Brüderlichkeit - keine leichte Kunst ...

Doppelte Ausstellung in der KZ-Gedenkstätte Neckarelz

Der Künstler Harald Gruber erklärt das französisch-deutsche Bild bei der Ausstellungseröffnung am 23. September 2018. Foto: Frank Heuß

Das Bild an der Fassade der Gedenkstätte ist ein echter Hingucker: in strahlenden Farben zeigen sich dort, befestigt an einer Brücke, ein Smartphone und ein Tablet. Sie deuten darauf hin, dass hier zwei ganz verschiedene Künstler in Verbindung getreten sind: Bernard Latuner (Mulhouse) und Harald Gruber (Karlsruhe/Dessau). Die beiden haben sich auf dieses Motiv geeinigt, im Rahmen des großen deutsch-französischen Kunstprojekts "Fraternité/Brüderlichkeit". Es wurde vom Verbund der Gedenkstätten im ehemaligen KZ-Komplex Natzweiler, dem Centre Européen du Résistant Déporté beim ehemaligen Hauptlager Natzweiler sowie den Künstlergruppen PlakatWandKunst (Karlsruhe) und Quinz'Art (Strasbourg) mithilfe zahlreicher Förderer organisiert. 
32 französische und deutsche Künstlerinnen haben im April 2018 in gemischten Duos 16 großformatige Gemälde auf Holzplatten gemalt. Die Bilder waren zunächst gemeinsam in Natzweiler und in Stuttgart ausgestellt. Im Herbst 2018 wanderten 14 Gemälde zu 14 Außenlager-Gedenkstätten in beiden Ländern, wo sie im Freien, im öffentli­chen Raum, ausgestellt sind. Sie machen auf ungewöhnliche Weise das Netzwerk des KZ-Komplexes Natzweiler sichtbar und laden zur Diskussion ein. 
In Neckarelz erklärte Harald Gruber bei der Eröffnung am 23. September 2018 die Symbolik des Bildes: im Smartphone sieht man mit der Eiche und den Lilien deutsch-französische Symbolpflanzen, dazu ein Labyrinth, das zeigt, dass die Brüderlichkeit beider Nationen nicht immer eine leichte Kunst war oder ist.
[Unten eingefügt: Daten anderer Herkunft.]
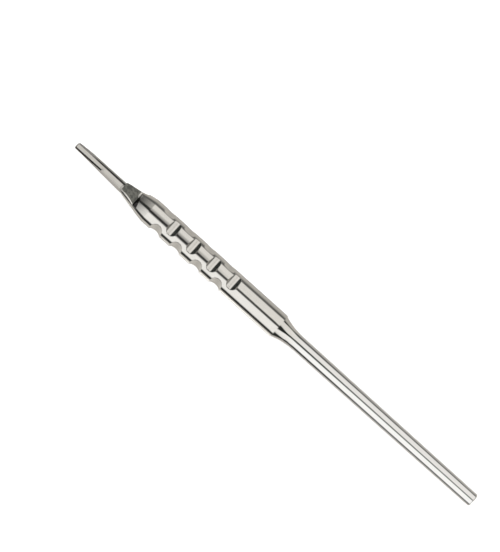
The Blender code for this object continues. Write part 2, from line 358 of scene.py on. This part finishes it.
# Rings of points (rings x around x 3, in mm) made a closed mesh: each ring is joined to the next,
# and both ends are closed by shrinking the last ring to its middle. Normals, where given, are one
# for each point of the rings, and the ends get their own.
def meshFromRings(name, rings, material, normals=None):
    def closing(ring):
        middle = ring.mean(axis=0)
        return [middle + (ring - middle) * size for size in closingSizes]
    rings = np.array(closing(rings[0])[::-1] + list(rings) + closing(rings[-1]))
    count, around = rings.shape[:2]
    points = np.vstack([rings.reshape(-1, 3), rings[0].mean(axis=0), rings[-1].mean(axis=0)])
    first = np.arange(count - 1)[:, None] * around + np.arange(around)
    after = np.arange(count - 1)[:, None] * around + (np.arange(around) + 1) % around
    quads = np.stack([first, after, after + around, first + around], axis=-1).reshape(-1, 4)
    front, rear = count * around, count * around + 1
    frontFan = np.stack([np.full(around, front), after[0], first[0]], axis=-1)
    rearFan = np.stack([np.full(around, rear), first[-1] + around, after[-1] + around], axis=-1)
    world = np.empty_like(points)
    world[:, 0] = (handleBar["length"] / 2 - points[:, 0]) * mm
    world[:, 1] = points[:, 1] * mm
    world[:, 2] = (points[:, 2] + handleBar["axisHeight"]) * mm
    mesh = bpy.data.meshes.new(name)
    mesh.from_pydata(world.tolist(), [], quads.tolist() + frontFan.tolist() + rearFan.tolist())
    mesh.materials.append(material)
    mesh.shade_smooth()
    if normals is None:
        mesh.set_sharp_from_angle(angle=math.radians(sharpAngle))
    else:
        ends = np.zeros((len(closingSizes), around, 3))
        ends[..., 0] = 1.0
        poles = np.array([[1.0, 0.0, 0.0], [-1.0, 0.0, 0.0]])
        pointNormals = np.vstack([np.concatenate([ends, normals, -ends]).reshape(-1, 3), poles])
        mesh.normals_split_custom_set_from_vertices(pointNormals.tolist())
    mesh.update()
    piece = bpy.data.objects.new(name, mesh)
    bpy.context.scene.collection.objects.link(piece)
    return piece


bladeFitting = {
    "top": 1.05,
    "rampStart": 18.4,
    "neckTop": 1.235,
    "bottom": (0.62, 1.0),   # below the axis at the tip and at the root
    "spineSide": ((0.0, 0.72), (0.5, 1.2), (5.6, 1.5), (20.9, 1.5)),  # station, distance from the axis
    "edgeSide": ((0.0, 0.92), (18.9, 1.8), (20.9, 1.8)),
    "seat": 0.3,             # height of the tongue's face beside the rail
    "lip": 0.72,             # height of the underside of the rail's edges
    "railSpineSide": ((0.0, -0.4), (18.9, -0.14), (20.9, -0.14)),  # station, y
    "railEdgeSide": 0.9,
    "leastStep": 0.01,       # the rail stays this far inside the tongue's edge side
    "undercut": 0.28,
    "edgeStepEnd": 10.6,
    "buriedEnd": 20.9,       # it runs on inside the neck
    "tipRound": 0.34,
    "cornerRound": 0.1,
    "largestRound": 0.45,    # of an edge that is too short for cornerRound at both ends
    "cornerPoints": 7,
    "tipRings": 7,
    "behindTip": (0.4, 0.7, 3),  # first station, last station and number of rings
    "tongueFirst": 1.0,      # station of the first ring past behindTip
    "edgeGap": 0.01,         # a sharp edge has a ring this far ahead of it and this far behind it
    "rampGap": 0.04,         # the last ring ahead of the ramp stands this far from it
}


# Corners given as (y, z) pairs of arrays, as one array: corner x station x 2.
def stackCorners(pairs):
    return np.array([np.stack(pair, axis=-1) for pair in pairs])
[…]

Das Tablet hingegen zeigt den Plan eines idealen Gartens, einer Welt in Harmonie und Gleichgewicht, die anzustreben und zu verwirklichen wäre.
Beim pädagogischen Teil des Projekts, das unter dem Motto "Was bleibt?" stand, erarbeite Harald Gruber mit der damaligen Klasse 10 d des Ganztagesgymnasiums Osterburken eine Serie von eindrucksvollen Gemälden, die alle genau einen Quadratmeter groß sind. Sie stellen dar, was die Schülerinnen nach einem Besuch der Gedenkstätte "mitgenommen" haben, als Erinnerung oder inneres Bild.
Dorothee Roos, die Vorsitzende des Trägervereins, verknüpfte die beiden Kunstprojekte mit der Person des ehemaligen Häftlings Jacques Barrau, der im Lager heimlich den Alltag in Zeichnungen festhielt. In seinem späteren Leben als Biologe und Agrarwissenschaftler liebte auch er die Idee des Gartens als Inbild von Vielfalt und Buntheit, die zur schrecklich eintönigen Welt des Lagers ein Gegen-Bild darstellt.